TASK STATEMENT - Please restate, exactly as written, the lines running from the beginning of the material through the line that has "1, length: 3.2" in it.
++++ INFORMATION SHOWN ++++
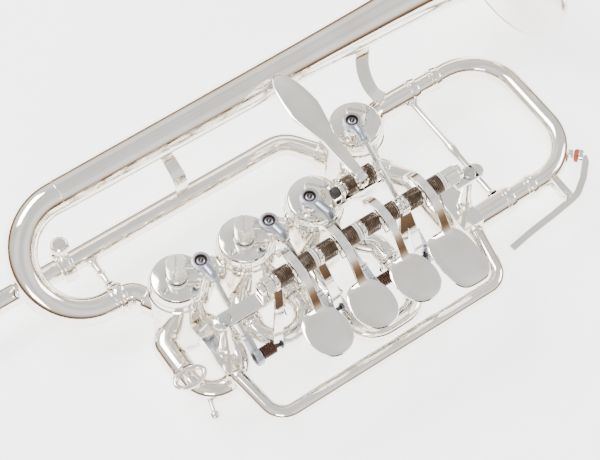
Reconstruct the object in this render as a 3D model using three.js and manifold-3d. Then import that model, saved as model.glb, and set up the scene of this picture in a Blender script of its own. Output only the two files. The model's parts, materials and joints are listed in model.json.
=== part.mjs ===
// A small four-valve rotary trumpet lying on its back: +X towards the bell's mouth, +Z up along the rotors.
// All sizes are in millimetres. Places are measured from the top face of the first valve's cap.
import * as THREE from 'three';
import { mergeVertices } from 'three/addons/utils/BufferGeometryUtils.js';
import Module from 'manifold-3d';

const wasm = await Module();
wasm.setup();

// Clearances and overruns that every piece shares
const fit = 0.3;
const overrun = 2;
const mergeDistance = 1e-4;
const simplifyDistance = 0.03;

// Tubing
const tubing = { level: -34, outer: 5.3, bore: 4.3, slideOuter: 6.4, slideInner: 5, slideBore: 4.2, bendShare: 1.6, sides: 8 };
const bendSteps = 4;
const elbowSteps = 2;
const ring = { thick: 1, length: 3.2 };

// Valves: places of the four rotor axes, the directions of their four ports in degrees, and the turn from
// a port to the middle of the passage that leads from it to its neighbour at rest
const valvePlace = { secondX: 34.6, thirdX: 71, fourthX: 109, fourthY: 22 };
const valves = [
  { x: 0, y: 0, ports: [118, 28, -62, -152], passage: -45 },
  { x: valvePlace.secondX, y: 0, ports: [135, 45, -45, -135], passage: -45 },
  { x: valvePlace.thirdX, y: 0, ports: [135, 45, -45, -135], passage: -45 },
  { x: valvePlace.fourthX, y: valvePlace.fourthY, ports: [125, 35, -55, -145], passage: 45 },
];
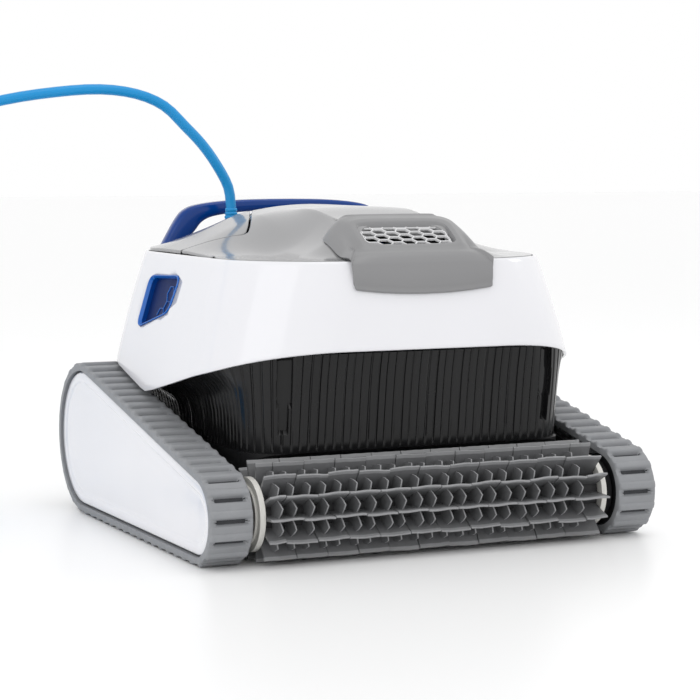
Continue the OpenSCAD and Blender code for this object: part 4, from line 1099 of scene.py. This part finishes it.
++++
TASK SOLUTION -
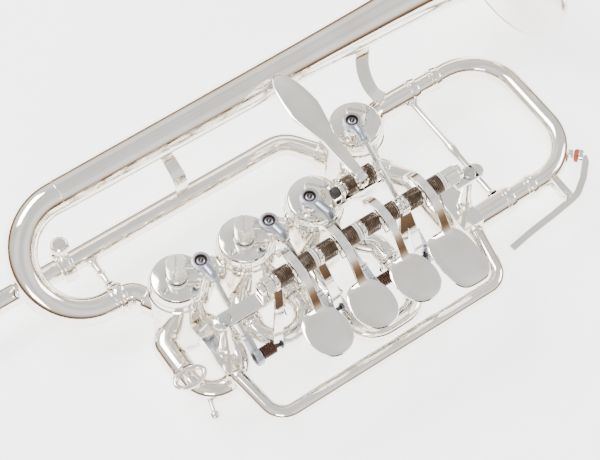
Reconstruct the object in this render as a 3D model using three.js and manifold-3d. Then import that model, saved as model.glb, and set up the scene of this picture in a Blender script of its own. Output only the two files. The model's parts, materials and joints are listed in model.json.
=== part.mjs ===
// A small four-valve rotary trumpet lying on its back: +X towards the bell's mouth, +Z up along the rotors.
// All sizes are in millimetres. Places are measured from the top face of the first valve's cap.
import * as THREE from 'three';
import { mergeVertices } from 'three/addons/utils/BufferGeometryUtils.js';
import Module from 'manifold-3d';

const wasm = await Module();
wasm.setup();

// Clearances and overruns that every piece shares
const fit = 0.3;
const overrun = 2;
const mergeDistance = 1e-4;
const simplifyDistance = 0.03;

// Tubing
const tubing = { level: -34, outer: 5.3, bore: 4.3, slideOuter: 6.4, slideInner: 5, slideBore: 4.2, bendShare: 1.6, sides: 8 };
const bendSteps = 4;
const elbowSteps = 2;
const ring = { thick: 1, length: 3.2 };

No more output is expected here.